Fiction feature films are still dominated by images of white men. I know this isn't news to folks who read pieces like this but I believe it's a bigger problem than people really understand. Basically, this stems from white folks having a general lack of understanding of black culture.

Now don't skip to the bottom to write your scathing comment just yet. Hear me out.

As a black person in American society, I have a PhD in white culture. Because of this, I can watch movies where there is not one Black person present - let alone one Black woman - and easily insert myself into the narrative. It's not ideal, but I can do it. Black people from the mountains of Colorado to the streets of New York can write dissertations on white culture but most white people ...not so much. This imbalance has brought us to right now, to a film industry that lacks diversity to such an alarming degree.

Let me give you a more visual example. You know those 1,000-piece puzzles that families spread out on their dinner tables and spend an entire weekend putting together? In cinema, white men are portrayed like that. They are multifaceted and allowed to put many of their pieces on display. Whereas women of color (heck, all women) are those kiddie puzzles toddlers put together during a commercial break for Dora the Explorer. They get to have two, maybe three pieces on screen and that's about it.

This is what inspired Lauren Domino and I to write our teen comedy, Paper Chase, which we recently completed a successful crowdfunding campaign on Kickstarter. We've spent our entire childhoods (and let's admit it, our adulthoods) loving teen movies with entirely white casts. Despite that, we're still able to see ourselves. Why? Because all people are complex and we, too, relate to being awkward or misunderstood or smart. It is time to show black girls as movie leads who are just as dynamic. We want to create images where black women are seen as 1,000-piece puzzles worth taking a long time to put together.

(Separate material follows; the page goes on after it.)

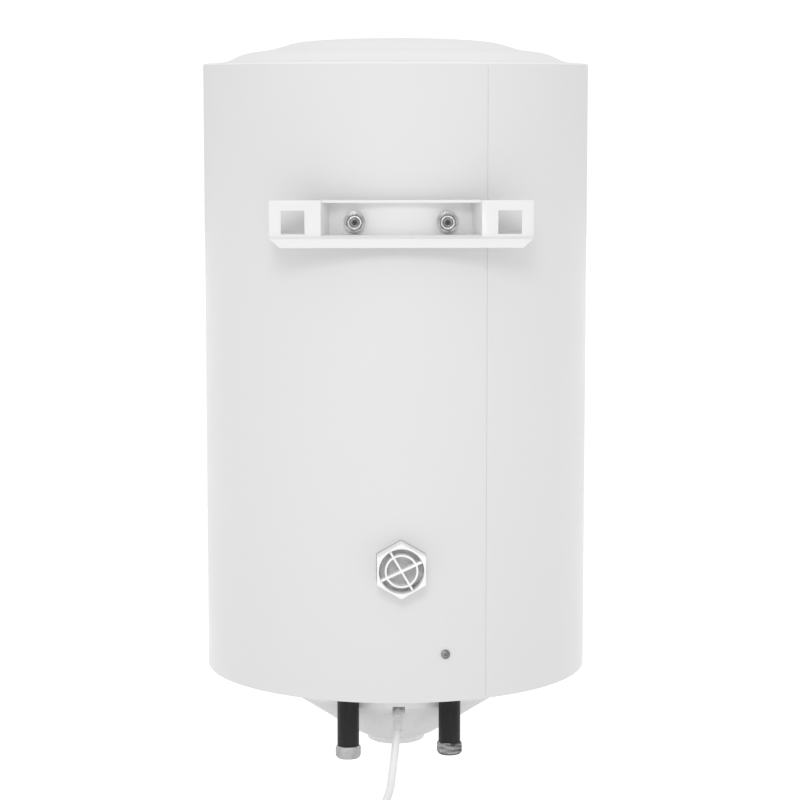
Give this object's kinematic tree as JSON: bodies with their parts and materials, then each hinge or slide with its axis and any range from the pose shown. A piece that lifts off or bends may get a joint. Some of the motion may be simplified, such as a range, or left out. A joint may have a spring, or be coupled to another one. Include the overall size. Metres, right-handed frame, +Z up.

I'm an optimist. I do think things are getting better. But I'm not going to sugarcoat it. We have a ways to go and progress is tied to us having a better understanding of one another. This lack of diversity on the Silver Screen affects our culture's ability to empathize with one another and empathy, as Derrick Bell mentions, "foreshadows reform". Cinema allows people to walk in one another's shoes and invariably, leads to empathy. People of color have been walking in white people's shoes for decades and now white people need to do the same.